世间悲剧皆因差异导致的理解鸿沟所致。而这差异又有万千源头可溯,成长环境、家庭氛围、教育背景、人生经历、经验见识……甚至你所读的每一本书、看过的人间百态都会有所影响。同一件事,初看深以为然,经过些岁月,再一细想,可能根本经不起推敲。
《一封陌生女人的来信》已经是第三次阅读了,初看是因为徐静蕾,那部戏里的她、姜文、黄觉都让我喜欢了好一阵子,她眼神透露出的满怀心事和欲言又止的神情,足以让少不更事的我迷恋了好久。也第一次让我领略了秘密、细腻和敏感所展现出的女人味。那时候,我称其为“一段隐秘而伟大的爱情。”这才是最真挚的爱情。

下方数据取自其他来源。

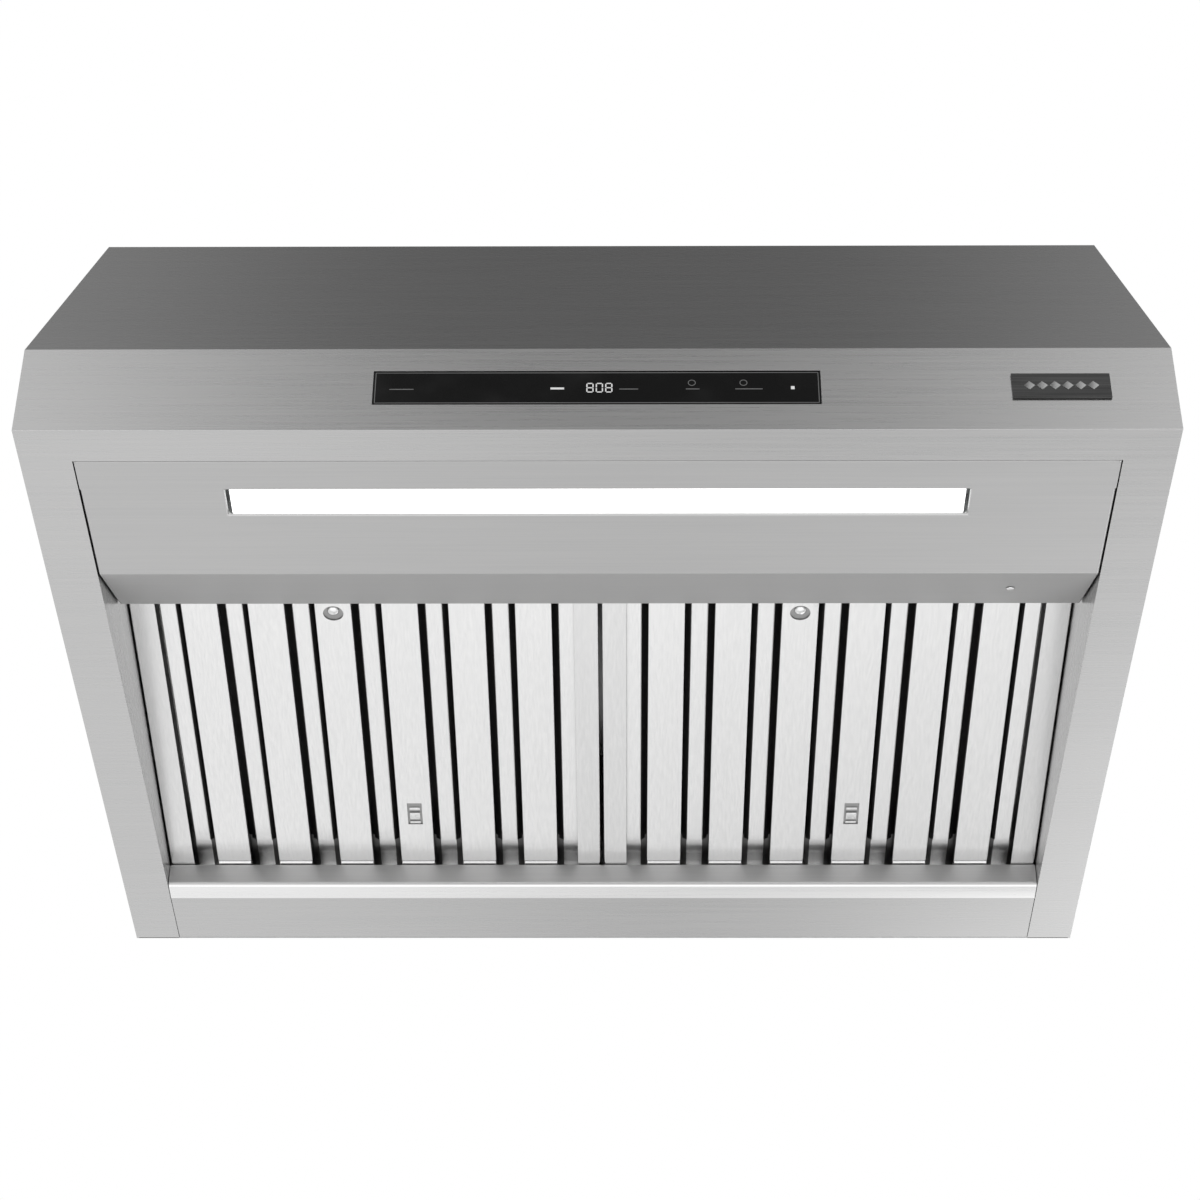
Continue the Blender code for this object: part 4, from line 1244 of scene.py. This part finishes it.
def makeSky():
    world = bpy.data.worlds.new("studio")
    bpy.context.scene.world = world
    world.use_nodes = True
    sky = Finish("studio", world.node_tree)
    direction = sky.node("ShaderNodeTexCoord", output=0)
    x, y, z = [sky.axis(direction, i) for i in range(3)]
    level = sky.node("ShaderNodeValToRGB", {"stops": studio["skyStops"]}, {0: z * 0.5 + 0.5})
    ends = abs(x).ramp(0.05, 0.22)
    ahead = (0 - y).ramp(0.15, 0.75)
    beyond = y.ramp(0.10, 0.40) * z.ramp(-0.74, -0.68)
    left = (0 - x).ramp(-0.06, 0.10) * beyond * 0.48
    right = x.ramp(0.03, 0.14) * z.ramp(-0.64, -0.50) * (0 - z).ramp(0.20, 0.40) * y.ramp(0.10, 0.40) * 1.25
    overhead = ends * 0.19 * z.ramp(0.5, 0.8)
    total = level + ends * ahead * 0.86 + overhead + left * (0 - z).ramp(-0.7, -0.4) + right
    isCamera = sky.node("ShaderNodeLightPath", output=0)
    brightness = total + (1.0 - total) * isCamera
    background = world.node_tree.nodes["Background"]
    sky.plug(background.inputs["Strength"], brightness)
    background.inputs["Color"].default_value = (1, 1, 1, 1)


def makeLight(name, place, size, energy, glossy):
    data = bpy.data.lights.new(name, "AREA")
    data.shape = "RECTANGLE"
    data.size, data.size_y = size
    data.energy = energy
    light = bpy.data.objects.new(name, data)
    light.location = place
    aim = Vector(studio["lightAim"]) - Vector(place)
    light.rotation_euler = aim.to_track_quat("-Z", "Y").to_euler()
    light.visible_glossy = glossy
    bpy.context.scene.collection.objects.link(light)


def makeCamera():
    s = studio
    data = bpy.data.cameras.new("camera")
    data.lens = s["lens"]
    camera = bpy.data.objects.new("camera", data)
    turn = (
        Matrix.Rotation(math.radians(-s["yaw"]), 4, "Z")
        @ Matrix.Rotation(math.radians(90 + s["pitch"]), 4, "X")
        @ Matrix.Rotation(math.radians(s["roll"]), 4, "Z")
    )
    camera.matrix_world = Matrix.Translation(s["cameraAt"]) @ turn
    bpy.context.scene.collection.objects.link(camera)
    bpy.context.scene.camera = camera


makeFloor()
makeSky()
for name, settings in studio["lights"].items():
    makeLight(name, *settings)
makeCamera()
bpy.context.scene.view_settings.view_transform = "Standard"
print("studio made")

最近一次阅读,我更多思考为何“我”与作家始终不能同行。
十三岁的我在与作家初次见面之前,单是通过为他搬家的管家、他的书籍和从世界各地搜罗来的新奇物件,就已经对他产生了深深的好感,这种好感的来源是一颗敏感的少女心。如果说这种好感来自于男女之爱,不如说是源于我这个生于“寒酸家庭”的女孩,内心深处对“资产阶级氛围”的向往和渴望。
在见到作家的一刹那,我完全被他迷人的外貌深深吸引,迅速坠入了爱河。每一个毛孔奋力嗅着作家这个“不可思议的奇迹”和“诱人的迷题”所散发出的迷人气息。她从门缝中偷窥、亲吻作家摸过的门把手、偷了作家丢弃的烟头,只因这是作家嘴唇碰过的。从始至终,纤细的爱情,自卑的内心让我始终不能吐露真情。
我的感情不断发酵,即使被迫随母亲改嫁他乡,我依然痴恋。
成年后,我终于如愿找到作家,共度了几个春宵并怀了他的孩子。孩子的出生让我倍感生活压力,我不愿让他重蹈我的过去,为了给孩子提供最好的教育,我凭借年轻美貌攀附在不同男人身边。即便如此,我的内心依然如初。
剧院巧遇,逃离男友,私会作家。“我”数次想吐露真情,但作家多年流连花丛,早已经分不清真情假意,信手拈来一连串恭维女人的情话,我多年来驾轻就熟的交际手腕也让自己的真情滴水不漏。从始至终,我一直渴望的并非吐露真情,而是希望多年来收回哪怕一点点投射在作家身上的目光。我最大的奢望仅仅止步于——他“认出我”。
从始至终,我面对作家时的忐忑,和始终存在的自卑,封住了我想道出这个秘密的口。这份感情如“空中楼阁”,悬在半空,迟迟不能落地,一旦落地,我可能无法言说这份感情的走向。抛下一切与作家柴米油盐?还是心知肚明的逢场作戏?
“我”的感情其实早已被封存在了十几岁的时光里,强行取出即刻灰飞烟灭。我不敢想,只能独自守着这样一个不能说的秘密,唯一的解脱就是在大限将至时和盘托出。
也许,我生命的价值只因这个秘密存在,也许我从未想要作家参与我的人生。